Task description: Only the lines holding the string "More" are needed. Copy each one.

Input rows:
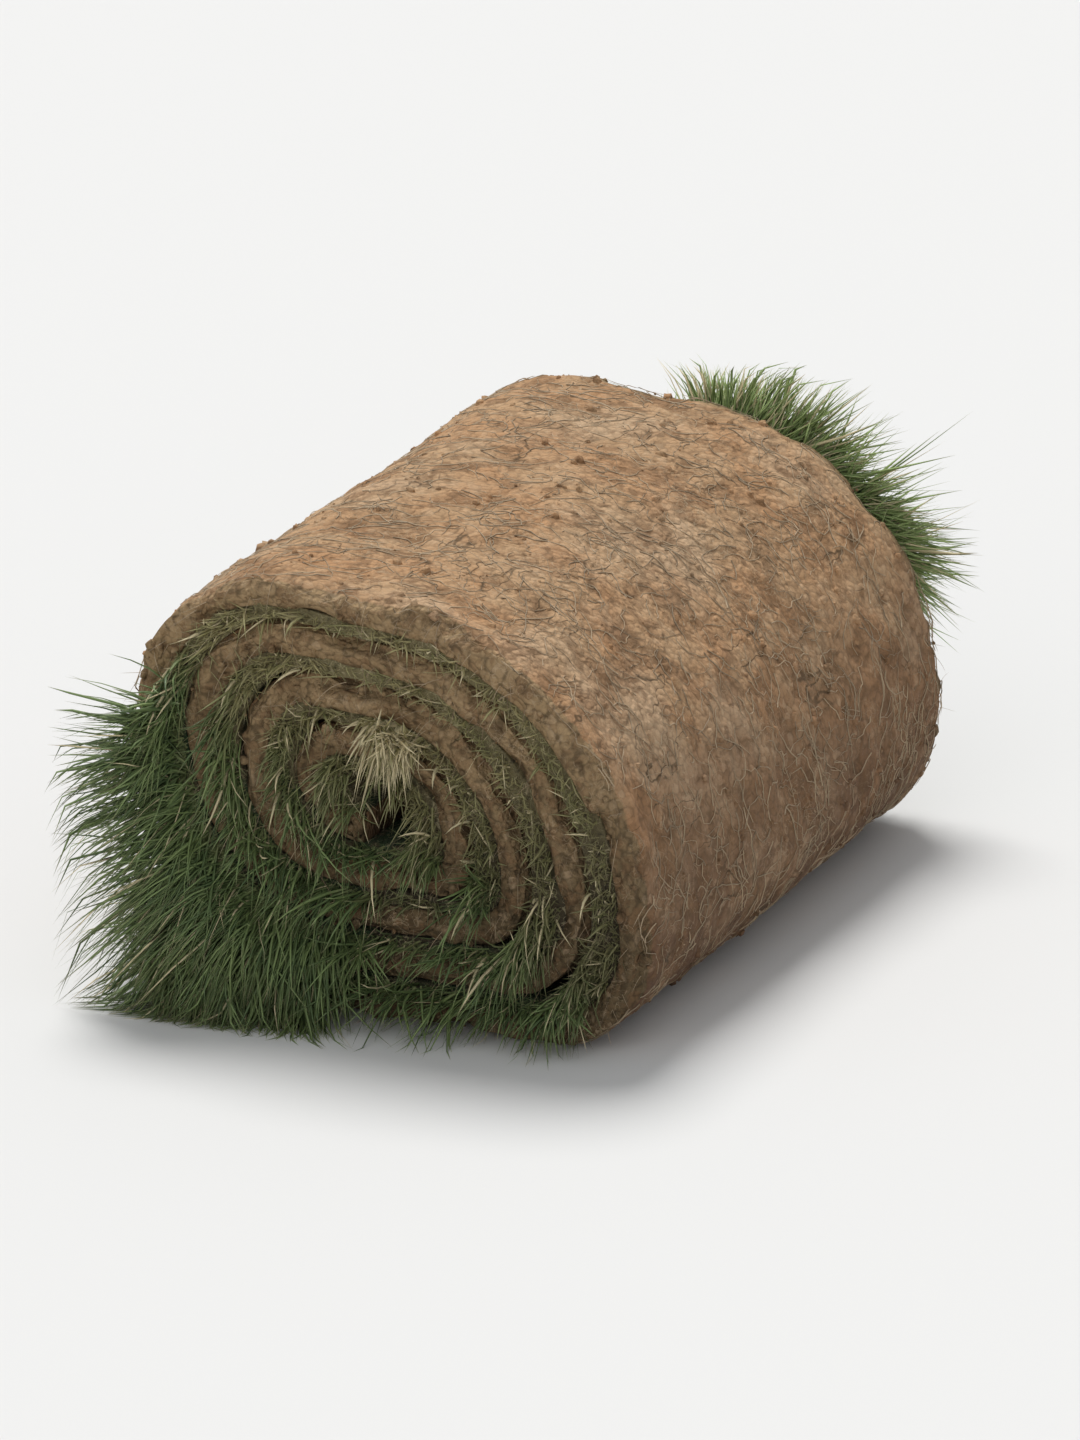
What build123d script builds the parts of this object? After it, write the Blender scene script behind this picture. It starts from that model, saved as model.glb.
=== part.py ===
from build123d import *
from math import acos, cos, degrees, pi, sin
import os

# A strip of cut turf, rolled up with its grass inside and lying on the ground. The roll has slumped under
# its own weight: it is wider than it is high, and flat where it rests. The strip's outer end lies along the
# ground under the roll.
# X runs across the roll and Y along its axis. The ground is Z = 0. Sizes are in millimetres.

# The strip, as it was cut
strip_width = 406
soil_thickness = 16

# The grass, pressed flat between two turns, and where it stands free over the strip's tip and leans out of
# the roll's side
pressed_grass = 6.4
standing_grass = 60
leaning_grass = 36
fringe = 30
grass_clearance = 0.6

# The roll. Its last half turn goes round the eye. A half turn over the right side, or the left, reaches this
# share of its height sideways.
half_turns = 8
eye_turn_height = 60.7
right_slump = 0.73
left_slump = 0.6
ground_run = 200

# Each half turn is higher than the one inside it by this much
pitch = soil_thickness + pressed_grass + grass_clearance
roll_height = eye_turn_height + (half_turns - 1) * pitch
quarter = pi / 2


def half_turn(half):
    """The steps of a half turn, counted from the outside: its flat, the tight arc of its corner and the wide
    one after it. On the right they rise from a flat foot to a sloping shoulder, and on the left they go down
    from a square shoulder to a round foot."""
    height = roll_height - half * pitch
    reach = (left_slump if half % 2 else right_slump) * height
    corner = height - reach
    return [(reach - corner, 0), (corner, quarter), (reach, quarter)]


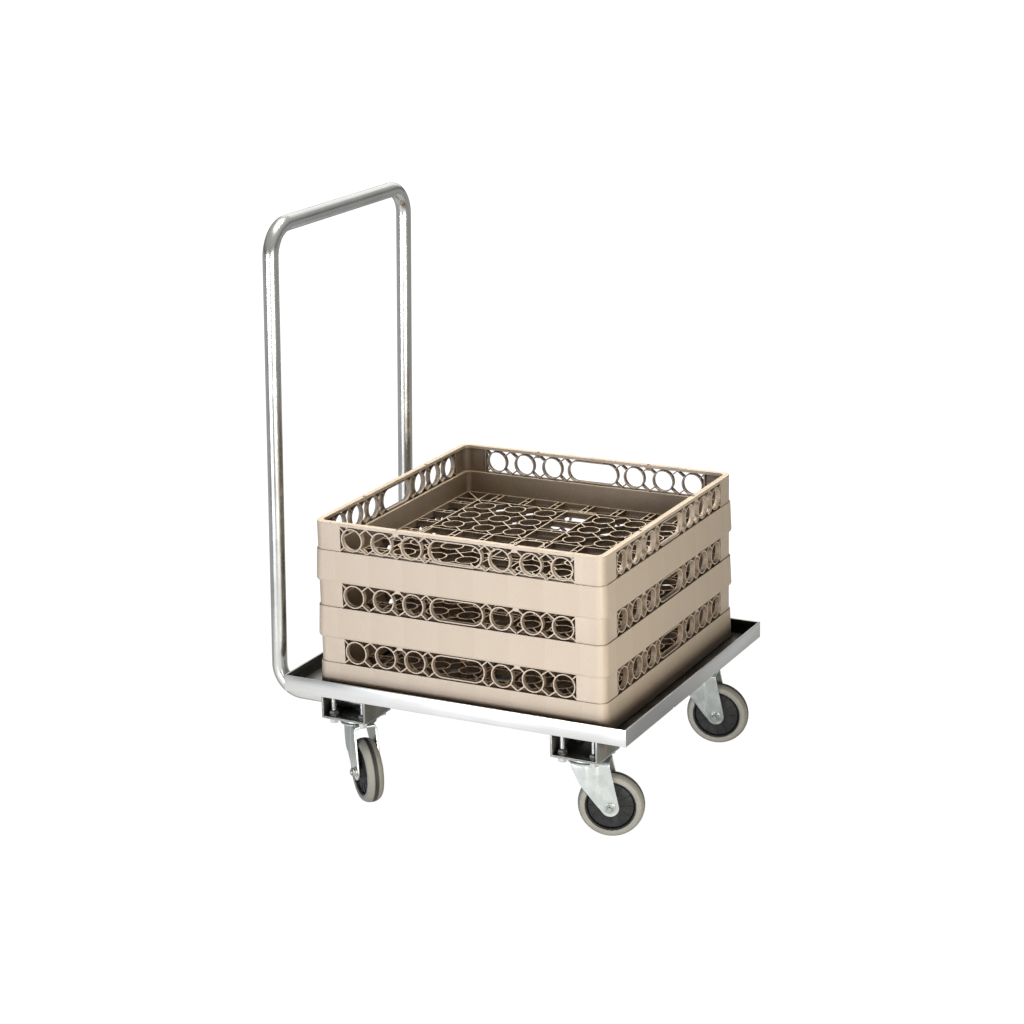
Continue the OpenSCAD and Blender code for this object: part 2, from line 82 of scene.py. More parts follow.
--
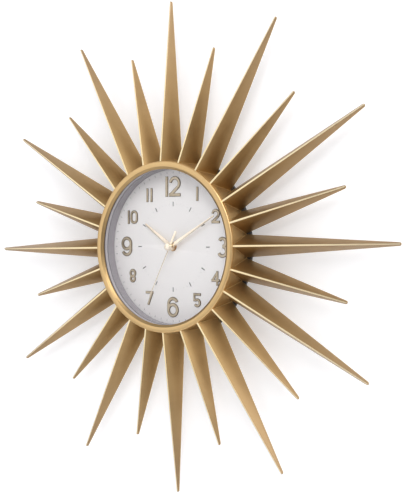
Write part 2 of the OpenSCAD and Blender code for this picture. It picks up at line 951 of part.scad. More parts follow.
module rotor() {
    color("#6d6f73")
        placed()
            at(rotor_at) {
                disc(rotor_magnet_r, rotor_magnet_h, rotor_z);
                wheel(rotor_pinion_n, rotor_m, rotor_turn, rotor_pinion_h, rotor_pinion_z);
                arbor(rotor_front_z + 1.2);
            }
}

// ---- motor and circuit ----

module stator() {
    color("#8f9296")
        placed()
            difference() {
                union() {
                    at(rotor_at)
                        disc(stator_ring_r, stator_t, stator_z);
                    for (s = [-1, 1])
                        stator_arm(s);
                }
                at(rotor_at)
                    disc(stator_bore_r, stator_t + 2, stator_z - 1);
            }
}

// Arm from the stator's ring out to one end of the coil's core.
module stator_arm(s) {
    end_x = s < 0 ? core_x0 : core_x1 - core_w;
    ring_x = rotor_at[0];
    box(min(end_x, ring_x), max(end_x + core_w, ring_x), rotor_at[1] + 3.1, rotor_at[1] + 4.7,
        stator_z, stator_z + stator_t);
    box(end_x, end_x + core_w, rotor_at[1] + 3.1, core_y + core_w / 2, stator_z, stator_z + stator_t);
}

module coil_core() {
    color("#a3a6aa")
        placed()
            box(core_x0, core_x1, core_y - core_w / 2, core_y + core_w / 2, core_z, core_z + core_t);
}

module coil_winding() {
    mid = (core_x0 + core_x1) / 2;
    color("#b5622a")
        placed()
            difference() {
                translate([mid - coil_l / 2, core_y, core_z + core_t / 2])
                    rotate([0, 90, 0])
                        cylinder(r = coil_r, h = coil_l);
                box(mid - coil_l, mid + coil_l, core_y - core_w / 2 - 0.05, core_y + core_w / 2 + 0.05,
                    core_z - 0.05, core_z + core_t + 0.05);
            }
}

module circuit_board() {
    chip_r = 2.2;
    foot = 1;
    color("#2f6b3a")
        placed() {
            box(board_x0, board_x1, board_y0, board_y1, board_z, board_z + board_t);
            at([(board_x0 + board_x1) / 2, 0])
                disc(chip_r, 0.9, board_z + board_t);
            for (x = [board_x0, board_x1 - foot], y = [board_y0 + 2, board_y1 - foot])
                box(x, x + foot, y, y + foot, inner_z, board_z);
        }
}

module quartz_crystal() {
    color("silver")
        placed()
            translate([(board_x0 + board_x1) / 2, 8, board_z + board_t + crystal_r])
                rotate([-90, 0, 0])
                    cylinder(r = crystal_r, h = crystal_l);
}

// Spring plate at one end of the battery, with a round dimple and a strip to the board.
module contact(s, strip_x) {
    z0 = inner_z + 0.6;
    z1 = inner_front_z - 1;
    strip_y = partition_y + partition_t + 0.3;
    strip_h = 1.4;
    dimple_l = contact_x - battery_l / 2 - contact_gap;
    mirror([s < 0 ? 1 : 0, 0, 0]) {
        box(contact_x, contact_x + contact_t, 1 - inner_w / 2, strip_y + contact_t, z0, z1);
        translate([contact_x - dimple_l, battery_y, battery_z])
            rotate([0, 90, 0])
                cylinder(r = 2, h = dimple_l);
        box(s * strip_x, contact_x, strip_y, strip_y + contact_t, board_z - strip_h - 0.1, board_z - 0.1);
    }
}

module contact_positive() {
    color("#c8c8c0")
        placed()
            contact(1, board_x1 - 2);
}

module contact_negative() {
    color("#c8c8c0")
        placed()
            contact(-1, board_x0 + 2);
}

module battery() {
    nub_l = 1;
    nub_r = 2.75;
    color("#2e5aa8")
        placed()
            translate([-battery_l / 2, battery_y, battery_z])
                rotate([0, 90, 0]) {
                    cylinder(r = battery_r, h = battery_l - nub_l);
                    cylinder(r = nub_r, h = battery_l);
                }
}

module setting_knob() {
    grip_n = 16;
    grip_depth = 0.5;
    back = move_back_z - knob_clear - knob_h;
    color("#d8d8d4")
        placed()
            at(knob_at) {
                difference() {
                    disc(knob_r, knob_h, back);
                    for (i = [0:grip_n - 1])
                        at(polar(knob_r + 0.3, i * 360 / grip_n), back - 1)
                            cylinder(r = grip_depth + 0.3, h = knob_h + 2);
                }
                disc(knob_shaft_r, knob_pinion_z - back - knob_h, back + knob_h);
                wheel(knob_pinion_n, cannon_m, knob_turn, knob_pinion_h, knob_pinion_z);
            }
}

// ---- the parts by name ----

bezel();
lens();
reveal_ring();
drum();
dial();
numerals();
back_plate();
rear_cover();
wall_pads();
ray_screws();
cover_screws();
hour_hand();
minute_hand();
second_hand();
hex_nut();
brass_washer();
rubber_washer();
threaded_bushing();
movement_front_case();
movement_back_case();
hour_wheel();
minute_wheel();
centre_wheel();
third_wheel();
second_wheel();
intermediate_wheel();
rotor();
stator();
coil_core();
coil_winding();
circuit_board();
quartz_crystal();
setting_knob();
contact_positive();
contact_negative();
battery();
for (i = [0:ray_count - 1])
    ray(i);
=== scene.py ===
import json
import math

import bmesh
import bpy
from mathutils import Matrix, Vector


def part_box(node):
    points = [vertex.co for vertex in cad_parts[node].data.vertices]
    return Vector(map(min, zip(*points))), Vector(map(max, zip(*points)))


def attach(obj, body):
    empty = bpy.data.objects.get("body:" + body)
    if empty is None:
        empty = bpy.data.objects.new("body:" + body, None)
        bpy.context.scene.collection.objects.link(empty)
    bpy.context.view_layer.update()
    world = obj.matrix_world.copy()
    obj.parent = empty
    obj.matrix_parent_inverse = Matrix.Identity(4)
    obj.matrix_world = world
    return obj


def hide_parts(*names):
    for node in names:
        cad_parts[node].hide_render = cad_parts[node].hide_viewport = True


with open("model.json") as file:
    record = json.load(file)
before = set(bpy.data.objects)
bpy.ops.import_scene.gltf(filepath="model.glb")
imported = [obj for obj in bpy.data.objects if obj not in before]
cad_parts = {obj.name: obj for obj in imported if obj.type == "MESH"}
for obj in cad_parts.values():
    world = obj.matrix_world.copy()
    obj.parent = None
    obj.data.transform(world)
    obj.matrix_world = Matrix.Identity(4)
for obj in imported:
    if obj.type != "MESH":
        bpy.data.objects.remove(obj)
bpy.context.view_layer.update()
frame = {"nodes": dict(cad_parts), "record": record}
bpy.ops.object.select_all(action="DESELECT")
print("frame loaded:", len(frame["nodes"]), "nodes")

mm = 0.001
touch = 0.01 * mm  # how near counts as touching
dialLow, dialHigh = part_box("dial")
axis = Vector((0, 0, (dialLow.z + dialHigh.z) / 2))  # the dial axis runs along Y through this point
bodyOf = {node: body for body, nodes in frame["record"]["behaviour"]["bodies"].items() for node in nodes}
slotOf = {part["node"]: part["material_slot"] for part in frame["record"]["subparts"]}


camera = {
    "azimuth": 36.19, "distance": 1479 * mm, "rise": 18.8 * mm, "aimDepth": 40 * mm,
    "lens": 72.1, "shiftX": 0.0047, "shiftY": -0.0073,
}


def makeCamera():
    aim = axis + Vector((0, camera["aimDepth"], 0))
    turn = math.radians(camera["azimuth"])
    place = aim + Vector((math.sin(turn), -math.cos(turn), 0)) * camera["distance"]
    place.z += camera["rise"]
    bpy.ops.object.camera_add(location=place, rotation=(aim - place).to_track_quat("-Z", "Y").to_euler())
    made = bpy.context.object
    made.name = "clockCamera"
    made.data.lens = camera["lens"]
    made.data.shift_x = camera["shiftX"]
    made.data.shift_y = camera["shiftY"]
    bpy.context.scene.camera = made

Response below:
Continue the OpenSCAD and Blender code for this object: part 2, from line 82 of scene.py. More parts follow.
Write part 2 of the OpenSCAD and Blender code for this picture. It picks up at line 951 of part.scad. More parts follow.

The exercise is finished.